Electoral authorities in Argentina say midterm results must be released by district
Milei’s government bid to have results combined in a national count shot down; National Electoral Appeals Court has rules that provisional count should be province by province.
Argentina’s National Electoral Appeals Court (CNE in its Spanish acronym) has ruled unanimously that the results of the October 26 midterm elections be released by district, rejecting the national government’s bid to lump them together in a national count.
President Javier Milei’s government had sought to have them published in a national count, a move that could have produced a better narrative for the government, which is fielding candidates in all provinces under the same banner, unlike its opposition rivals.

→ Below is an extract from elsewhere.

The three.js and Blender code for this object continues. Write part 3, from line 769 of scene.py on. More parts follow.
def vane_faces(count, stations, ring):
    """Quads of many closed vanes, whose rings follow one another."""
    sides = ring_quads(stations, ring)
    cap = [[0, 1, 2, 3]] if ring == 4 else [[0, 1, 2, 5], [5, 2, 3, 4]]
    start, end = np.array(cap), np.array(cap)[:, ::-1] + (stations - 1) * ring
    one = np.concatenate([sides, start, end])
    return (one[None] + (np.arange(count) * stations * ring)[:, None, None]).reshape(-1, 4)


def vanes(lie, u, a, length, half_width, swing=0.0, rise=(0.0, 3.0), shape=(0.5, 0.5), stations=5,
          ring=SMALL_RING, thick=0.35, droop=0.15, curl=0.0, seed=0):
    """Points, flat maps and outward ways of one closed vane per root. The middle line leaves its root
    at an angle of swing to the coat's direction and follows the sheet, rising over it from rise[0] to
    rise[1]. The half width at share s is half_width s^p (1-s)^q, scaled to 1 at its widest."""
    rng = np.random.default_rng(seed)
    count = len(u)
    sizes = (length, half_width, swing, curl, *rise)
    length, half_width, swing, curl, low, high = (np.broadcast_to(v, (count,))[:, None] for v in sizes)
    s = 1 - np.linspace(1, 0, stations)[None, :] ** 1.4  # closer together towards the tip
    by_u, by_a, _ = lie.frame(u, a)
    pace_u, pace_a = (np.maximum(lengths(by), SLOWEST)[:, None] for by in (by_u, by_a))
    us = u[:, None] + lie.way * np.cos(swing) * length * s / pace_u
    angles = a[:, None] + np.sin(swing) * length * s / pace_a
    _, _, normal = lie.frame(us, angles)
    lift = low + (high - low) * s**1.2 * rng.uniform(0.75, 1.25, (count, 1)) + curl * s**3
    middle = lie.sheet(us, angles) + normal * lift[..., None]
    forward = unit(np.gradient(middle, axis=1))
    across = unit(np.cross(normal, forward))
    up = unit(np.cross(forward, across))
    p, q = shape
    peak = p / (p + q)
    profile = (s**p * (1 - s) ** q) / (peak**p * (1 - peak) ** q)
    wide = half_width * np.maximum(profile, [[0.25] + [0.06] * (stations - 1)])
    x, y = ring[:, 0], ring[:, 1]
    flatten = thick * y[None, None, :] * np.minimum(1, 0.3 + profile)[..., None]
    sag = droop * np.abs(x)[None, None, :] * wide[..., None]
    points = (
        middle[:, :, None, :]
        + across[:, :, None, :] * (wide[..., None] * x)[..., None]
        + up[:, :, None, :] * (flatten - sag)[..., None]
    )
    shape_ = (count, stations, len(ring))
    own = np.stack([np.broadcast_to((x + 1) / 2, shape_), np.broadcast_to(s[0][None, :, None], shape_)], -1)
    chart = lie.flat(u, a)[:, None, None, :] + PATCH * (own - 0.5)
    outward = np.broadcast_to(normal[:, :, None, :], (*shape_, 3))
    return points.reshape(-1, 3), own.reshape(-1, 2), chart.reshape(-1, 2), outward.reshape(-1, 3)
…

The ruling, issued by Judges Alberto Dalla Vía, Daniel Bejas and Santiago Corcuera, said that the “the publication of the provisional count should respect the criterion of division by electoral district."
The court’s seven-page ruling indicates that “as the result of the express letter of the National Constitution and the applicable electoral legislation, there is no margin of interpretation permitting a global account across the national territory, as provided for presidential elections.”

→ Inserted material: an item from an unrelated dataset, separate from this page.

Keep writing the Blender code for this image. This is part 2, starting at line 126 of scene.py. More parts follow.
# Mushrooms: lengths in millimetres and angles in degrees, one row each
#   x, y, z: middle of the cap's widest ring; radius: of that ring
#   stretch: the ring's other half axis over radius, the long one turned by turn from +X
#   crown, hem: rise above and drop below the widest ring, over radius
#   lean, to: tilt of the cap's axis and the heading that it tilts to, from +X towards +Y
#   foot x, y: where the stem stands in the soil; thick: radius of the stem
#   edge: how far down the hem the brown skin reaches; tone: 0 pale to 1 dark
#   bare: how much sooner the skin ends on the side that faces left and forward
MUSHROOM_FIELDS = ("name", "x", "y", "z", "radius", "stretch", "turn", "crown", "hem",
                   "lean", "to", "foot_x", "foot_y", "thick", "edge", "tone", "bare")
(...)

"The results for each category are necessarily computed for each one of the electoral districts into which the national territory is divided and that is how the provisional results should thus be published by the National Electoral Board," continues the resolution.
The court’s ruling came at the request of different opposition parties: the Partido Justicialista (Peronists), the Unión Cívica Radical (UCR), the Frente de Izquierda y Trabajadores Unidad Distrito CABA (both leftist).

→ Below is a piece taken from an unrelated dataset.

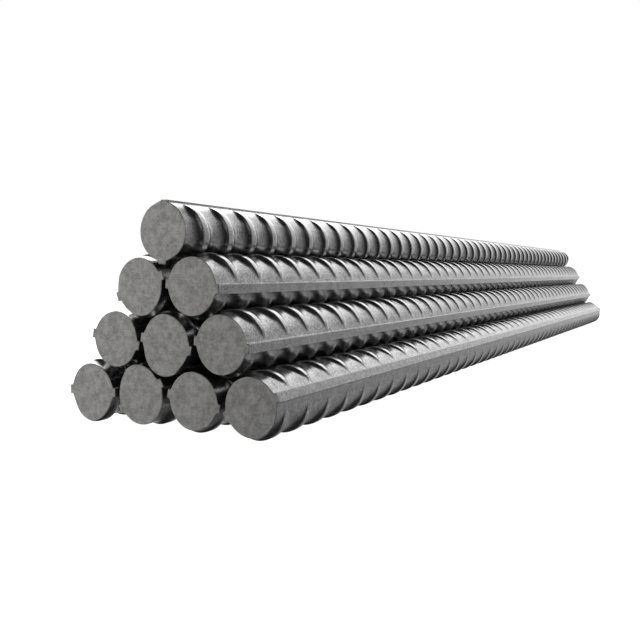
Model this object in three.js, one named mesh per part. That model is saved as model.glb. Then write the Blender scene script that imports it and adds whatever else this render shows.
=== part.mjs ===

The government was seeking to display a favourable result by counting votes nationwide and not by district.
In reply to the Casa Rosada’s intention, the trustees of the political parties forming the FP formalised last Monday their demand to the CNE that the Ministry’s National Electoral Board (DINE, in its Spanish acronym) inform the count from the elections only by district.
The document, signed by Eduardo López Wesselhoefft, Patricia García Blanco, Eduardo Cergnul and Agustina Vila, explained that “the next election is national by district and not in a single district.”
“The aim of the main opposition to La Libertad Avanza (LLA) is that the DINE informs the vote-counting by province because announcing the nationwide results lack legal foundation,” said the text, adding that doing it that way “could lead to the electoral process being misread.”
They required that the result should be “informed, district by district, without accumulation” since the proposed methodology exceeds the responsibilities of the DINE “whose function should be limited to counting and making public the official results of the election.”
“On the contrary, they would be distorting the information and altering the interpretation, by third parties, of the provisional result,” they added.
Finally, they underlined that this is not a “national election in a single district” and for that reason “cannot be removed from its area of competence” to “meddle” in the counting or in the political readings “for which they should stay on the side-lines.”